Data:
======

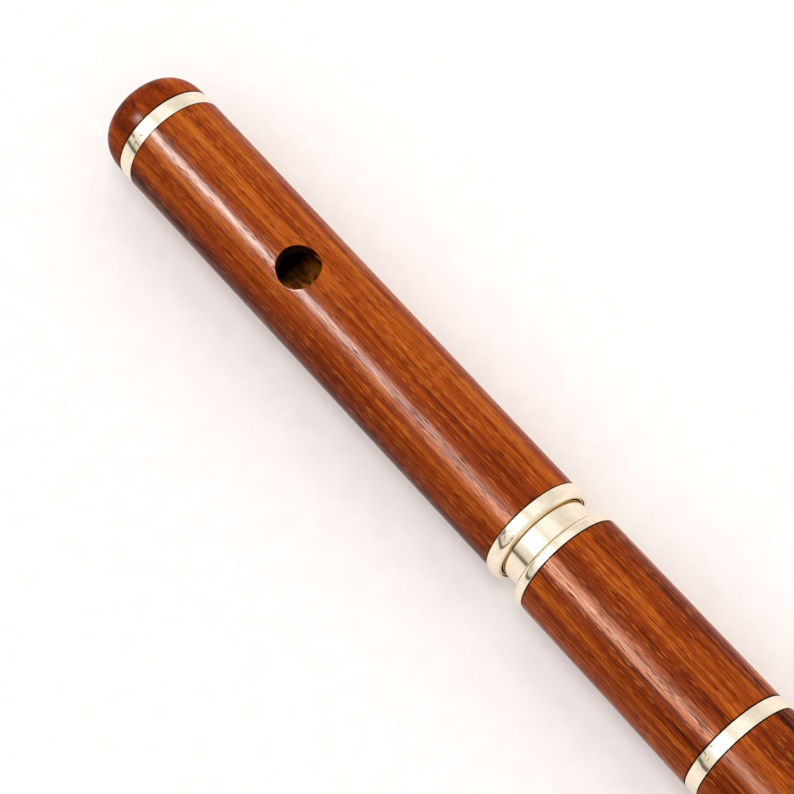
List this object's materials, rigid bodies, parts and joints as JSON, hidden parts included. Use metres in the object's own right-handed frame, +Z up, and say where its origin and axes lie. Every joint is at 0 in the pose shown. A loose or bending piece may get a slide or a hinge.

======

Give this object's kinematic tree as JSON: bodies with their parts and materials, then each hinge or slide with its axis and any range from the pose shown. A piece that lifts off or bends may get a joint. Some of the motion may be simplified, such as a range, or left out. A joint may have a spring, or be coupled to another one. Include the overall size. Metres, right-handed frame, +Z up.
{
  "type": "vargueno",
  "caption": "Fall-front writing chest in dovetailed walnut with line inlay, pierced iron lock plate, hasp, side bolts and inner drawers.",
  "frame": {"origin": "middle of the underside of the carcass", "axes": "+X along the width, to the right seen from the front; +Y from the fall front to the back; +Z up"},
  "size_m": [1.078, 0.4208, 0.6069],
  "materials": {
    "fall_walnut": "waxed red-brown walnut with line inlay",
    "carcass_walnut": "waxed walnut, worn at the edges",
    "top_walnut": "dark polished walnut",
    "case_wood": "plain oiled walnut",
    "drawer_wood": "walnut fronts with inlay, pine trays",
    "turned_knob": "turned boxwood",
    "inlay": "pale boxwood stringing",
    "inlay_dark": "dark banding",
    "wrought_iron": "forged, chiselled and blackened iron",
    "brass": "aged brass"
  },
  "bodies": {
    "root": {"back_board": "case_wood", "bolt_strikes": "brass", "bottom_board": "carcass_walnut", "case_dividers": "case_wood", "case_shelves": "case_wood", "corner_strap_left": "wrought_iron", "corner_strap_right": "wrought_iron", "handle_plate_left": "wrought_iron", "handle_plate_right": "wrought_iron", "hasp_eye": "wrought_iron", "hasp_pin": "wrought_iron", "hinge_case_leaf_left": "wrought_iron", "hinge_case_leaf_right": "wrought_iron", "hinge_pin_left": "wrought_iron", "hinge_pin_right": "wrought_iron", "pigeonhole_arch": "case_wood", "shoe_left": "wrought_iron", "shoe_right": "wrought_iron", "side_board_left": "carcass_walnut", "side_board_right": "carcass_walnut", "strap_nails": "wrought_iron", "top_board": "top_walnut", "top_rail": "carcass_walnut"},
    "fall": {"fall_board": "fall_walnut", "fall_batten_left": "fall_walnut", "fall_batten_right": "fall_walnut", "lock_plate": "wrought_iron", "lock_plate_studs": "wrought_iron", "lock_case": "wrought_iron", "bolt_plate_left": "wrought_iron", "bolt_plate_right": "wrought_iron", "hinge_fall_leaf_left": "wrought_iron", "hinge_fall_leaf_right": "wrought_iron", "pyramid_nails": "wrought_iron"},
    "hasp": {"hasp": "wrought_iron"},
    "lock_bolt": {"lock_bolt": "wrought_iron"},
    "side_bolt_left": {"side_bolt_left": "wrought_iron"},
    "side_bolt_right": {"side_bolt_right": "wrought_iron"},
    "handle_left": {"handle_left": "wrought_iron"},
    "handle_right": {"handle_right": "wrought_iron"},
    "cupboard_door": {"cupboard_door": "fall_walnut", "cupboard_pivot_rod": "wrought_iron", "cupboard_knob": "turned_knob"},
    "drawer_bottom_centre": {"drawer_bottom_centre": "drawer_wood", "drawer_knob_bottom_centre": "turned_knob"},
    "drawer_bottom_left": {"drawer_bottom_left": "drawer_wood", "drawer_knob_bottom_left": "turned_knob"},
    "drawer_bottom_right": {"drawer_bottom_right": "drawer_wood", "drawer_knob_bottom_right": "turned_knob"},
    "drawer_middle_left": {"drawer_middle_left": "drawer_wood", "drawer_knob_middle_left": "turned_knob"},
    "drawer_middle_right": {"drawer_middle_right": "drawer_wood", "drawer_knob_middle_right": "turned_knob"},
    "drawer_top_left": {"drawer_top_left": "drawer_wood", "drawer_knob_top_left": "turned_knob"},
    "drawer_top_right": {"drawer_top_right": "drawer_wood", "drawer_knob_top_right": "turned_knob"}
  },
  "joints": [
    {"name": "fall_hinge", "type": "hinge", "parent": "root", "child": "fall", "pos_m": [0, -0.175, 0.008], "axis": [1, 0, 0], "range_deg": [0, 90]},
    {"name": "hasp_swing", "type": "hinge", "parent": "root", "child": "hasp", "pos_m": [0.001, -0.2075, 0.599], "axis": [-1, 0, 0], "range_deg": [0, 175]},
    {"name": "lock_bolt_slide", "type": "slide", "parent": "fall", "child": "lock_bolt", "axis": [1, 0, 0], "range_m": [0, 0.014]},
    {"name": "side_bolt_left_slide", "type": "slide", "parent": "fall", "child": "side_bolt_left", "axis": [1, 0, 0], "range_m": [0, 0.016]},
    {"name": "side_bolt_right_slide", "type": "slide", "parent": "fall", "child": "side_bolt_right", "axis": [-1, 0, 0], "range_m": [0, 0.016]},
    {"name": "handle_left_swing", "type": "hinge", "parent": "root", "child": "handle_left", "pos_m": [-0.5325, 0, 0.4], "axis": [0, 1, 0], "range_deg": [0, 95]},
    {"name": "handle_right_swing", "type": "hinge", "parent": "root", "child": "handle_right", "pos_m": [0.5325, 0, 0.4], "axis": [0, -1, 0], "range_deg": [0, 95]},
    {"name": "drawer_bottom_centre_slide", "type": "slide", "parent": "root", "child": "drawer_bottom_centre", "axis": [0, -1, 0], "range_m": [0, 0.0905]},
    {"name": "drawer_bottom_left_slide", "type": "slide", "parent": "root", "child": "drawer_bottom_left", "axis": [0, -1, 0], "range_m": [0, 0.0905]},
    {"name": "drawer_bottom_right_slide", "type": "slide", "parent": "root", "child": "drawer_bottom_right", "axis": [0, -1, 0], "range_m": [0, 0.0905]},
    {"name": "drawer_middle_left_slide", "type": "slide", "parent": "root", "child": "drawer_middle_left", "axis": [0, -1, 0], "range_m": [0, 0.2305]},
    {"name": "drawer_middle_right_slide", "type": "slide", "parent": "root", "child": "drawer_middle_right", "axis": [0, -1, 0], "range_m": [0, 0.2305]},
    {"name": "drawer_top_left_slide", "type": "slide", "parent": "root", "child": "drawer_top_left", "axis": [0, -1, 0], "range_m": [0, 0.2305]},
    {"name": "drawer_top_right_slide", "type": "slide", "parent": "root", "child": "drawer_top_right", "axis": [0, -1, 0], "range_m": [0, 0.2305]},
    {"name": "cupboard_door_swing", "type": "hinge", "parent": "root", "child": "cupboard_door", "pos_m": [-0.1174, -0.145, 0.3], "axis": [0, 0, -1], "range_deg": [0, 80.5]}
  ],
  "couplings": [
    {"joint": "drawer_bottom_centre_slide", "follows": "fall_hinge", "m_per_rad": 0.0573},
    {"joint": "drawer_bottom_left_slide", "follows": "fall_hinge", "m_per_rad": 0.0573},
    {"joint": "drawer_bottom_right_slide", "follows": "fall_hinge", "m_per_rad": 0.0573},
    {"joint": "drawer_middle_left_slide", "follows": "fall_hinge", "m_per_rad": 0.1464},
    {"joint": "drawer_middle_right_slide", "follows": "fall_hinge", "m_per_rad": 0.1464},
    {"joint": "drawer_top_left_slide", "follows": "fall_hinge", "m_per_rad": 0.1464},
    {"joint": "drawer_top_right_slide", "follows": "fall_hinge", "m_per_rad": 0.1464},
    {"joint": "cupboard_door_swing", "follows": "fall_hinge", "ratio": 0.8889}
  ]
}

======

Aim: From the listing above, collect each line in which the string "pose" appears.

Answer below:
List this object's materials, rigid bodies, parts and joints as JSON, hidden parts included. Use metres in the object's own right-handed frame, +Z up, and say where its origin and axes lie. Every joint is at 0 in the pose shown. A loose or bending piece may get a slide or a hinge.
Give this object's kinematic tree as JSON: bodies with their parts and materials, then each hinge or slide with its axis and any range from the pose shown. A piece that lifts off or bends may get a joint. Some of the motion may be simplified, such as a range, or left out. A joint may have a spring, or be coupled to another one. Include the overall size. Metres, right-handed frame, +Z up.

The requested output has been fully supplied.